Supreme Court Holds California's Survival Statute Inapplicable To Delaware Corporation

Section 278 of the Delaware General Corporation in effect limits suits against dissolved corporations to a period of three years from dissolution.  In contrast, Section 2010 of the California Corporations Code sets no time limitation for suing a dissolved corporation.  As the Supreme Court explained in Peñasquitos, Inc. v. Superior Court, 53 Cal. 3d 1180, 1190 (1991):

Under our statutory scheme, the effect of dissolution is not so much a change in the corporation's status as a change in its permitted scope of activity. . . .  Thus, a corporation's dissolution is best understood as its death, but merely as its retirement from active business.
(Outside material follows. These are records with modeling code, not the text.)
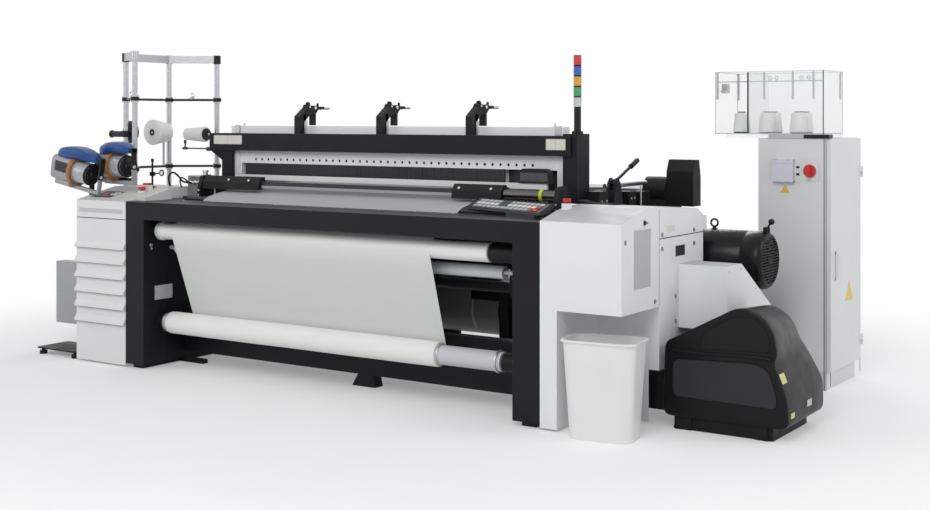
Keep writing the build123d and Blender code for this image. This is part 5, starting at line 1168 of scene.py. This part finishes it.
def make_stand():
    clamps = Shape()
    for x, depth in STAND_POSTS:
        for height in RAIL_HEIGHTS:
            clamps.ring(place(x, depth, height - 14), AXIS_Z, 25.6, 16, 28, 3)
            clamps.block(place(x + 26, depth, height), LOOM_AXES, (16, 14, 20), 2.5)
        if (x, depth) in (STAND_POSTS[1], STAND_POSTS[3]):
            clamps.ring(place(x, depth, 1815), AXIS_Z, 25.6, 16, 58.8, 3)
        clamps.ring(place(x, depth, 0.4), AXIS_Z, 45.4, 16.6, 20.8, 4)
    clamps.piece("stand_clamps", BLACK_PLASTIC)
    rails = Shape()
    for start, end in zip(STAND_POSTS[:-1], STAND_POSTS[1:]):
        for height in RAIL_HEIGHTS:
            a, b = place(*start, height), place(*end, height)
            span = (b - a).normalized() * 0.026
            rails.rod(a + span, b - span, 8.2, 1, 16)
    rails.piece("stand_rails", GRAPHITE)
    disc = Shape()
    disc.turned(
        place(-2122, 690, 1357),
        AXIS_Y,
        [(-30, 12), (-28, 30), (-6, 36), (0, 40), (0.5, 70), (3, 74), (9, 74), (12, 68), (14, 12)],
        56,
    )
    disc.piece("stand_disc", BLACK_PLASTIC)
    arm = Shape()
    arm.rod(place(-2250, *ARM_AXIS), place(-2140, *ARM_AXIS), 20, 4)
    arm.rod(place(-2262, *ARM_AXIS), place(-2248, *ARM_AXIS), 25, 4)
    arm.ring(place(-2122, 655, 1325), AXIS_Z, 26, 17.3, 42, 3)
    arm.block(place(-2146, *ARM_AXIS), LOOM_AXES, (28, 30, 34), 4)
    arm.piece("stand_arm", BLACK_PLASTIC)
    guides = Shape()
    for (x, depth), height in (((-1995, 577), 1125), ((-1995, 577), 1572), ((-2000, 1128), 1572)):
        guides.block(place(x, depth, height + 14), LOOM_AXES, (26, 22, 16), 3)
        guides.ring(place(x, depth + 4, height + 34), AXIS_Y, 15, 9, 7, 2)
    guides.piece("stand_guides", STEEL)


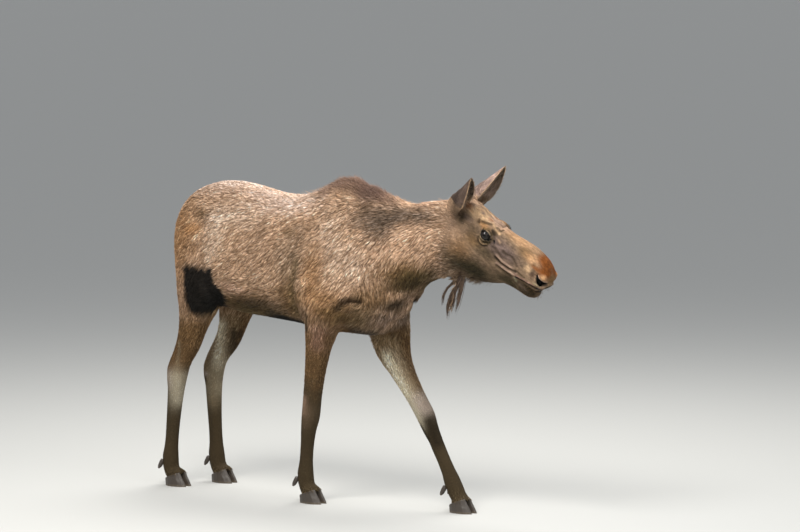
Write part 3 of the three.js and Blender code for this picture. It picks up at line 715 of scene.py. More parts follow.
# Rows: tone, place, radii, strength, how soft the edge is, side (0 both). The dark marks low on the flank,
# belly, chest and brisket are partly the coat's own darker underside and partly painted shade under the
# body.
bodyMarks = [
    ("ochre", (-1.06, 0.18, 1.38), (0.16, 0.20, 0.24), 0.80, 0.8, 0),
    ("umber", (-1.14, 0.10, 1.40), (0.05, 0.20, 0.26), 0.55, 0.9, 0),
    ("umber", (-0.87, 0.21, 1.52), (0.07, 0.10, 0.035), 0.65, 0.8, 0),
    ("gold", (-0.93, 0.22, 1.44), (0.08, 0.12, 0.05), 0.45, 0.9, 0),
    ("pale", (-0.76, 0.24, 1.42), (0.09, 0.16, 0.14), 0.85, 0.9, 0),
    ("pale", (-0.80, 0.24, 1.29), (0.035, 0.14, 0.07), 0.70, 0.9, 0),
    ("lavender", (-0.84, 0.00, 1.70), (0.42, 0.19, 0.09), 0.95, 0.9, 0),
    ("pale", (-0.62, 0.22, 1.53), (0.20, 0.14, 0.09), 0.75, 0.9, 0),
    ("lavender", (-0.35, 0.12, 1.62), (0.26, 0.16, 0.10), 0.95, 0.9, 0),
    ("umber", (-0.25, 0.21, 1.45), (0.06, 0.10, 0.028), 0.60, 0.8, 0),
    ("fawn", (-0.22, 0.22, 1.28), (0.09, 0.20, 0.22), 0.75, 0.9, 0),
    ("umber", (-0.22, 0.20, 1.06), (0.10, 0.20, 0.16), 0.80, 0.9, 0),
    ("umber", (-0.62, 0.20, 1.02), (0.44, 0.28, 0.14), 0.90, 0.9, 0),
    ("blush", (-0.66, 0.24, 1.13), (0.16, 0.16, 0.035), 0.55, 0.9, 0),
    ("olive", (-0.55, 0.16, 0.98), (0.38, 0.26, 0.08), 0.90, 0.7, 0),
    ("pale", (0.02, 0.21, 1.46), (0.10, 0.14, 0.14), 0.50, 0.9, 0),
    ("pale", (0.14, 0.21, 1.30), (0.14, 0.14, 0.14), 0.60, 0.9, 0),
    ("ochre", (-0.06, 0.24, 1.20), (0.08, 0.16, 0.22), 0.70, 0.8, 0),
    ("ochre", (0.02, 0.23, 1.10), (0.14, 0.16, 0.10), 0.80, 0.8, 0),
    ("umber", (0.10, 0.22, 1.02), (0.16, 0.18, 0.09), 0.85, 0.8, 0),
    ("mauve", (0.08, 0.00, 1.75), (0.28, 0.15, 0.11), 0.95, 0.7, 0),
    ("mauve", (0.26, 0.03, 1.69), (0.18, 0.11, 0.09), 0.95, 0.7, 0),
    ("mauve", (-0.14, 0.05, 1.69), (0.12, 0.09, 0.05), 0.60, 0.8, 0),
    ("slate", (0.22, 0.13, 1.56), (0.13, 0.12, 0.10), 0.80, 0.8, 0),
    ("slate", (0.33, 0.12, 1.50), (0.13, 0.12, 0.11), 0.75, 0.8, 0),
    ("slate", (0.48, 0.10, 1.57), (0.22, 0.12, 0.065), 0.92, 0.8, 0),
    ("sand", (0.54, 0.12, 1.46), (0.16, 0.10, 0.07), 0.90, 0.8, 0),
    ("sand", (0.40, 0.15, 1.36), (0.14, 0.10, 0.10), 0.60, 0.9, 0),
    ("blush", (0.52, 0.00, 1.66), (0.16, 0.08, 0.05), 0.75, 0.8, 0),
    ("umber", (0.46, 0.10, 1.25), (0.18, 0.13, 0.10), 0.88, 0.8, 0),
    ("olive", (0.56, 0.07, 1.22), (0.19, 0.11, 0.08), 0.92, 0.8, 0),
    ("umber", (0.28, 0.15, 1.12), (0.16, 0.16, 0.08), 0.75, 0.8, 0),
    ("olive", (0.22, 0.15, 1.00), (0.16, 0.18, 0.08), 0.70, 0.8, 0),
    ("lilac", (0.32, 0.10, 1.00), (0.09, 0.12, 0.06), 0.45, 0.9, 0),
    ("bark", (0.38, 0.09, 1.09), (0.07, 0.10, 0.04), 0.75, 0.8, 0),
    ("coal", (0.10, 0.03, 0.93), (0.28, 0.15, 0.06), 0.85, 0.7, 0),
    ("bark", (-0.48, 0.22, 1.055), (0.36, 0.20, 0.055), 0.50, 0.9, 0),
    ("bark", (0.34, 0.10, 1.04), (0.24, 0.18, 0.08), 0.40, 0.9, 0),
    ("bark", (0.52, 0.08, 1.20), (0.22, 0.12, 0.07), 0.45, 0.9, 0),
    ("bark", (0.67, 0.04, 1.27), (0.09, 0.10, 0.06), 0.50, 0.9, 0),
    # Near-black strip under the belly: painted shadow.
    ("blackSkinAndShade", (-0.36, 0.00, 0.940), (0.26, 0.30, 0.080), 0.97, 0.35, 0),
    ("pink", (-0.03, 0.22, 0.93), (0.09, 0.12, 0.045), 0.45, 0.8, -1),
]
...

So what law applies when a dissolved Delaware corporation is sued in California?  In dicta included in two opinions from the 1980s, the Court of Appeal said that California's survival law does not apply to suits against dissolved foreign corporations.  North American Asbestos Corp. v. Superior Court, 128 Cal. App. 3d 138, 143 (1982) and Riley v. Fitzgerald, 178 Cal. App. 3d 871, 875-877 (1986).  In another opinion from the same decade and with the same name, the Court of Appeal held that Section 2010 applied to an Illinois corporation.  North American Asbestos Corp. v. Superior Court, 180 Cal. App. 3d 902, 905 (1986).  Now, more than two decades later, the California Supreme Court has decided to resolve this split. In Greb v. Diamond Int'l Corp., 2013 Cal. LEXIS 1114 (Feb. 21, 2013), the Supreme Court in an opinion by Chief Justice Tani Cantil-Sakauye concluded that Section 2010 does not apply to foreign corporations.